AI Made Friendly HERE

Deep Dive into Sora’s Diffusion Transformer (DiT) by Hand ✍︎ | by Srijanie Dey, PhD | Apr, 2024

This is a story I told my son about a mythical dragon that lived in a far away land. We called it ‘The Legend of Sora’. He really enjoyed it because Sora is big and strong, and illuminated the sky. Now of course, he doesn’t understand the idea of transformers and diffusion yet, he’s only four, but he does understand the idea of a magnanimous dragon that uses the power of light and rules over DiTharos.

Image by author (The powerful Sora by my son — the color choices and the bold strokes are all his work.)

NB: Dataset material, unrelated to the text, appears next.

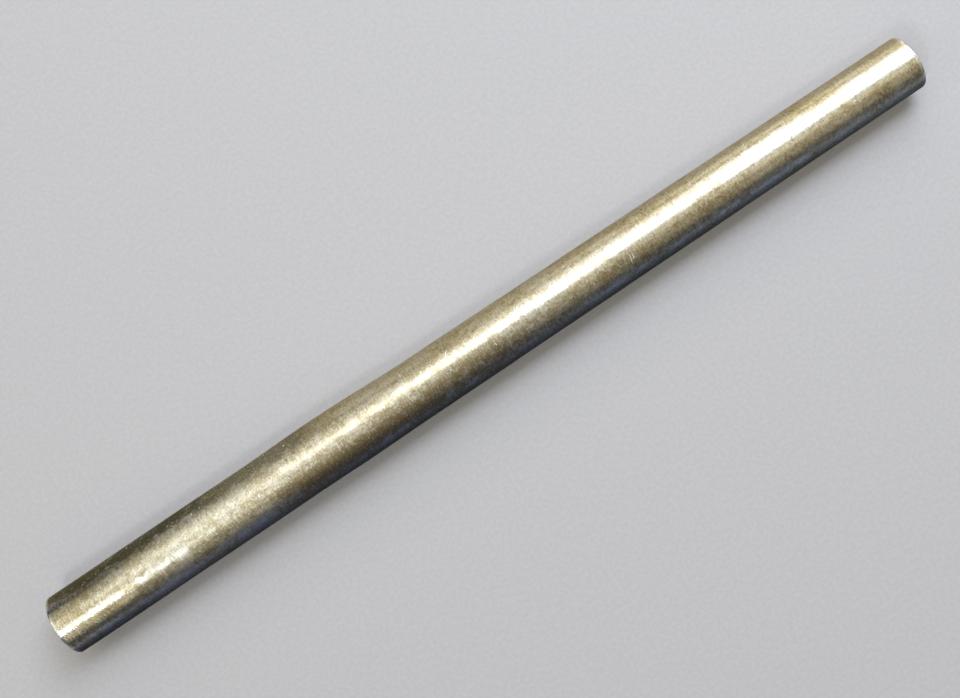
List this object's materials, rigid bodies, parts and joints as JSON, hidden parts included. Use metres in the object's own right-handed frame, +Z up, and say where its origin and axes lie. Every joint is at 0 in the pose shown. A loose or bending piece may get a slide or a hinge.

And that story very closely resembles how our world’s Sora, Open AI’s text-to-video model emerged in the realm of AI and has taken the world by storm. In principle, Sora is a diffusion transformer (DiT) developed by William Peebles and Saining Xie in 2023.

In other words, it uses the idea of diffusion for predicting the videos and the strength of transformers for next-level scaling. To understand this further, let’s try to find the answer to these two questions:

  • What does Sora do when given a prompt to work on?
  • How does it combine the diffusion-transformer ideas?

Talking about the videos made by Sora, here is my favorite one of an adorable Dalmatian in the streets of Italy. How natural is its movement!

The prompt used for the video : “The camera directly faces colorful buildings in Burano Italy. An adorable dalmation looks through a window on a building on the ground floor. Many people are walking and cycling along the canal streets in front of the buildings.”

How did Sora do this?

Without any further ado, let’s dive into the details and look at how Sora creates these super-realistic videos based on text-prompts.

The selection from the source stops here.